Chronic wound management
Photo: Treating people with chronic wounds
The nation’s peak body for wound prevention and management, Wounds Australia, is hoping to leverage the public’s high trust ranking of healthcare specialists to educate people on the risks and treatment of chronic wounds.

The organisation’s key annual event, Wound Awareness Week 2020, will also be used to shine a spotlight on the hidden affliction of chronic wounds and take action to get its members the support and recognition they deserve for their work in managing a patient’s physical, emotional and financial pressures. 

From 17 to 23 August, Wound Awareness Week will see Wounds Australia provide its expanded suite of resources and services for all clinicians, as well as their members. The goal of the Week is to build the expertise and pathways for healthcare professionals to deliver excellent care, and the satisfaction of knowing they’ve made a difference in someone’s life.
Stress and anxiety about chronic wounds

Whether in hospital or at home, patients are likely to feel distressed about their chronic wound. They offer suffer embarrassment because of the odour or drainage from the wound. Contact with family and friends often decreases, leaving many feeling alone and isolated. 

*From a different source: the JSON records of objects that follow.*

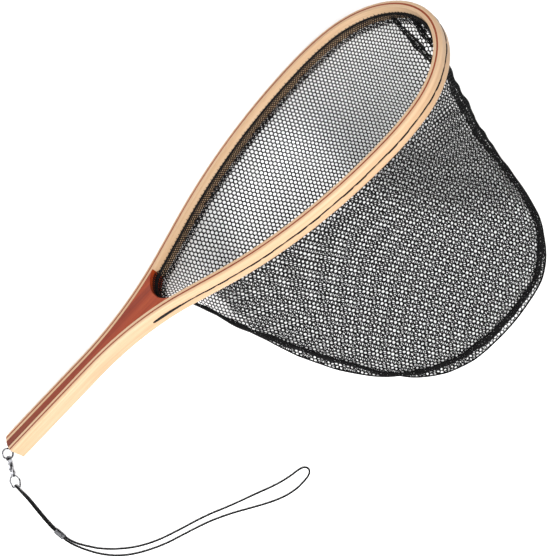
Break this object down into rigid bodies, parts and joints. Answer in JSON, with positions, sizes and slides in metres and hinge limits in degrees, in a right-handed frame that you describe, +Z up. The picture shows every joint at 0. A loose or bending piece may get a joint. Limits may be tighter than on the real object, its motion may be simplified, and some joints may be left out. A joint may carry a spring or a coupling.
{
  "type": "landing net",
  "caption": "Landing net with a laminated wooden hoop and handle, a black mesh bag and a wrist lanyard on a snap hook, lying with its bag opened out.",
  "frame": {"origin": "on the ground, below the middle of the net's bounding box without the lanyard", "axes": "+X along the handle towards the tip of the hoop, +Z up, -Y towards the raised flank and the bag"},
  "size_m": [0.6024, 0.3372, 0.164],
  "materials": {
    "pale_wood": "satin lacquer",
    "accent_wood": "satin lacquer",
    "core_wood": "satin lacquer",
    "black_cord": "braided nylon",
    "net_mesh": "knitted nylon mesh",
    "plated_steel": "polished",
    "crimp_metal": "satin"
  },
  "bodies": {
    "net": {"outer_lamination": "pale_wood", "inner_lamination": "pale_wood", "accent_lamination": "accent_wood", "handle_core": "core_wood", "lacing_cord": "black_cord", "lacing_stitches": "black_cord", "net_headrope": "black_cord", "net_seam": "black_cord", "net_lower_panel": "net_mesh", "net_upper_panel": "net_mesh", "screw_eye": "plated_steel"},
    "clasp": {"clasp_body": "plated_steel", "gate_pin": "plated_steel", "gate_spring": "plated_steel"},
    "gate": {"clasp_gate": "plated_steel"},
    "swivel": {"swivel_eye": "plated_steel", "lanyard_lead": "black_cord", "crimp_sleeve": "crimp_metal", "wrist_loop": "black_cord"}
  },
  "joints": [
    {"name": "clasp_swing", "type": "hinge", "parent": "net", "child": "clasp", "pos_m": [-0.2789, 0.09528, 0.01171], "axis": [-0.8192, 0.5736, 0], "range_deg": [-50, 80]},
    {"name": "gate_open", "type": "hinge", "parent": "clasp", "child": "gate", "pos_m": [-0.28505, 0.08649, 0.01218], "axis": [-0.8192, 0.5736, 0], "range_deg": [0, 15], "stiffness_Nm_per_rad": 0.01, "springref_deg": -28.65},
    {"name": "swivel_turn", "type": "hinge", "parent": "clasp", "child": "swivel", "pos_m": [-0.28726, 0.08333, 0.00801], "axis": [-0.5429, -0.7754, -0.3226], "continuous": true}
  ]
}
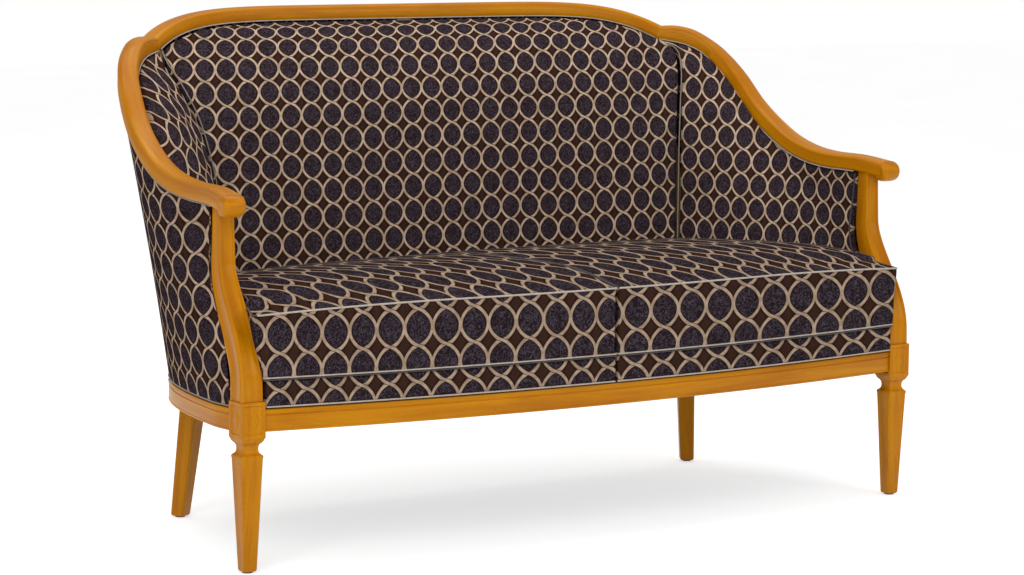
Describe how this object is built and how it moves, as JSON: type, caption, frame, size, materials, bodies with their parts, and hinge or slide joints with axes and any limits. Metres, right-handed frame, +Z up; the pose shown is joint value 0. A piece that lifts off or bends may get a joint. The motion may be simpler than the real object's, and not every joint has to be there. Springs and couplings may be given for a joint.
{
  "type": "high back settee",
  "caption": "High back settee with a show-wood frame, wavy arms ending in scrolls, an arched crest rail, a padded back and wings, and a bowed seat with loose cushions.",
  "frame": {"origin": "on the floor, at the centre of the settee's footprint", "axes": "+Z up, +X towards the right arm as the viewer in front sees it, the sitter looks along -Y"},
  "size_m": [1.5468, 0.813, 0.981],
  "materials": {
    "show_wood": "honey beech under clear gloss lacquer",
    "inner_wood": "sawn, unfinished",
    "jacquard": "woven jacquard, tan interlaced bands on dark aubergine",
    "webbing": "woven jute",
    "dust_cloth": "matt non-woven",
    "glide": "satin"
  },
  "bodies": {
    "root": {"front_leg_right": "show_wood", "front_leg_left": "show_wood", "rear_leg_right": "show_wood", "rear_leg_left": "show_wood", "front_glide_right": "glide", "front_glide_left": "glide", "rear_glide_right": "glide", "rear_glide_left": "glide", "arm_post_right": "show_wood", "arm_post_left": "show_wood", "arm_rail_right": "show_wood", "arm_rail_left": "show_wood", "crest_rail": "show_wood", "front_rail": "show_wood", "side_rail_right": "show_wood", "side_rail_left": "show_wood", "back_rail": "show_wood", "seat_stretcher": "inner_wood", "front_corner_block_right": "inner_wood", "front_corner_block_left": "inner_wood", "rear_corner_block_right": "inner_wood", "rear_corner_block_left": "inner_wood", "back_stile_right": "inner_wood", "back_stile_left": "inner_wood", "back_stile_middle": "inner_wood", "tack_rail_right": "inner_wood", "tack_rail_left": "inner_wood", "seat_webbing": "webbing", "dust_cover": "dust_cloth", "seat_base_right": "jacquard", "seat_base_left": "jacquard", "seat_cushion_right": "jacquard", "seat_cushion_left": "jacquard", "back_pad": "jacquard", "wing_pad_right": "jacquard", "wing_pad_left": "jacquard", "outer_side_cover_right": "jacquard", "outer_side_cover_left": "jacquard", "outer_back_cover": "jacquard"}
  },
  "joints": []
}
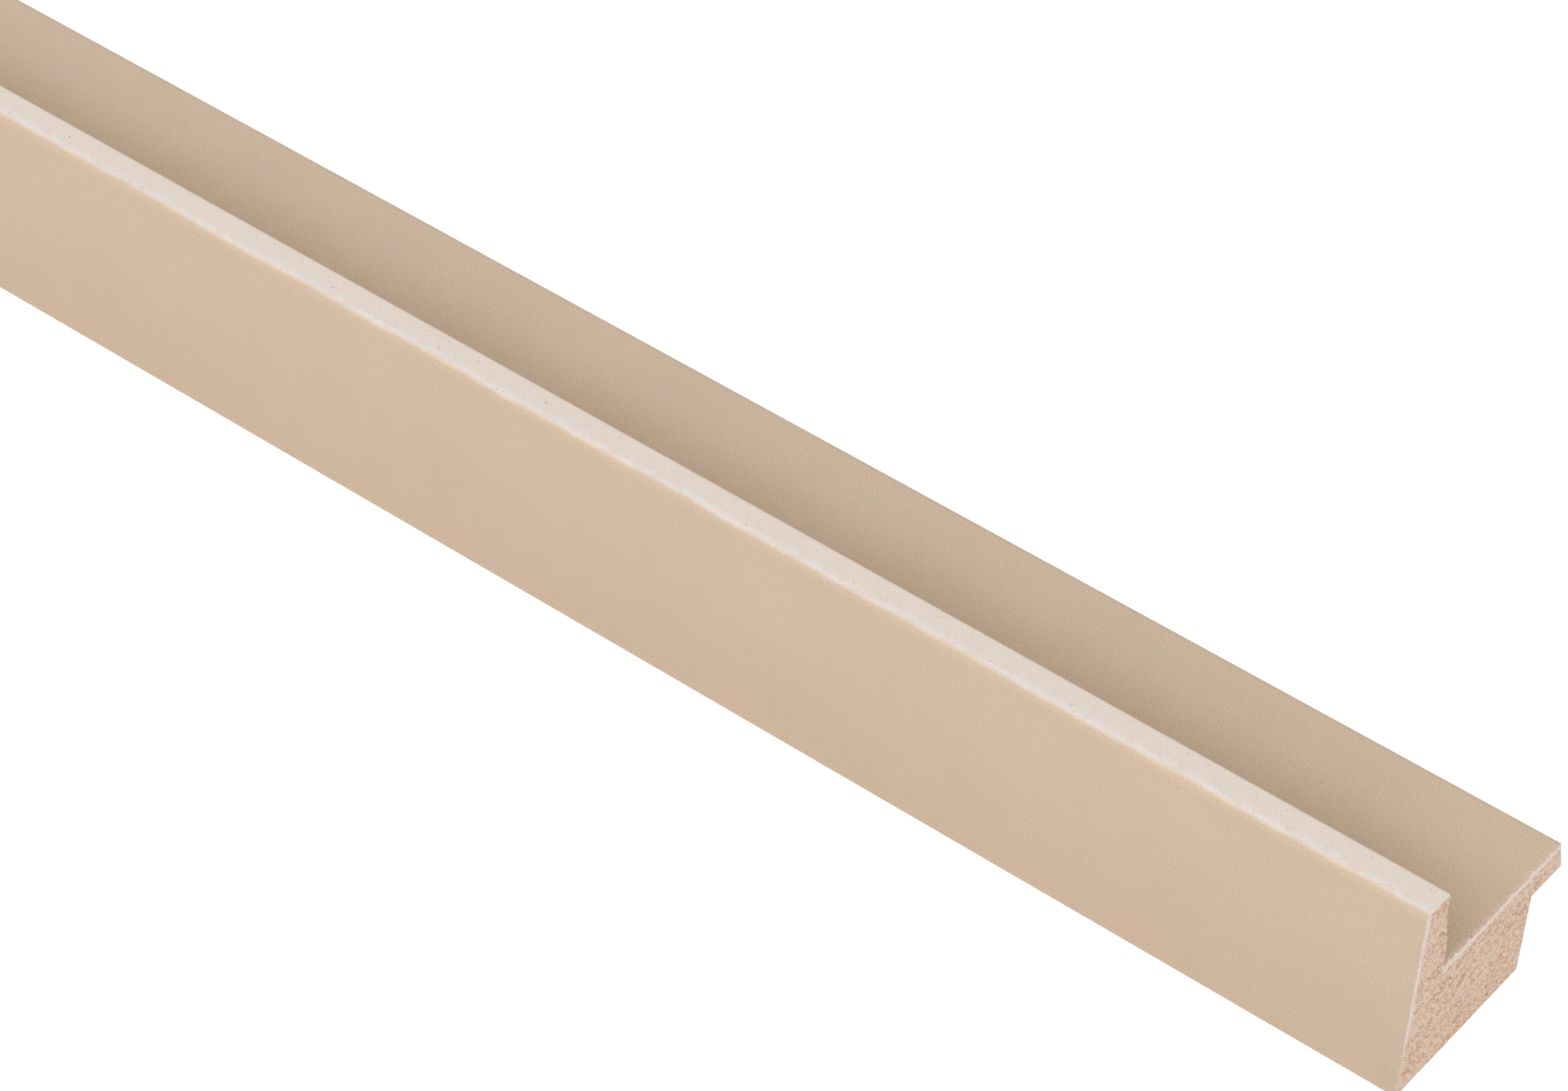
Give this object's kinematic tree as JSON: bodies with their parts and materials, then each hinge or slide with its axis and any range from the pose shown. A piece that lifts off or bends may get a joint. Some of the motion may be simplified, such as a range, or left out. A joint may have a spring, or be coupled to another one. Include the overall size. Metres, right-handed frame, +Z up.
{
  "type": "picture frame moulding",
  "caption": "Straight wood picture frame moulding with a raised outer edge, a sunk flat face and a lip over a rebate, coated in gesso and matte lacquer where it shows.",
  "frame": {"origin": "middle of the stick's length and overall width, on its back", "axes": "+X along the stick, +Y from the outer face across to the sight edge, +Z up from the back to the top edge"},
  "size_m": [2.4, 0.03, 0.0274],
  "materials": {
    "bare_wood": "bare, planed along the stick and sawn across the ends",
    "lacquered_gesso": "matte sand lacquer over white gesso, ivory along the top edge"
  },
  "bodies": {
    "root": {"wood_moulding": "bare_wood", "gesso_coat": "lacquered_gesso"}
  },
  "joints": []
}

Health care professionals should not underestimate how important a partner they can be in their patient’s care and recovery. By acknowledging their patients’ discomfort and stigma, they can help to explore options for emotional and psychological support.

Pain and chronic wounds

Chronic wounds can be extremely painful, leading to slower healing. In addition to constant background pain, treatment often hurts and many patients report anticipatory pain before treatment even commences. 

While healthcare professionals understand managing and reducing pain is important to healing, conversations and assessment of pain and analgesia should continue until treatment ends.

Financial impact of chronic wounds

The cost of dressings and treatment is unaffordable for some people, especially those on fixed incomes and pensions. In addition to the emotional stress, not receiving the most appropriate wound treatment means healing can be delayed. 

Rather than avoiding a conversation about finances, health professionals can discuss treatment options and help patients to understand the impact of treatment on healing time. If they understand some treatments can deliver faster healing and prevent longer term costs, patients may feel more in control of their health decisions. 

A team approach to chronic wound care

Some wounds require specialist care from more than one type of health professional.

For example, a diabetic ulcer might require input from a specialist doctor or GP, as well as a wound care nurse, a podiatrist or diabetes educator. Health care professionals should explain the reason for involvement of each team member to their patient.

Delivering clear and trustworthy advice will improve relationships with patients and their health outcomes.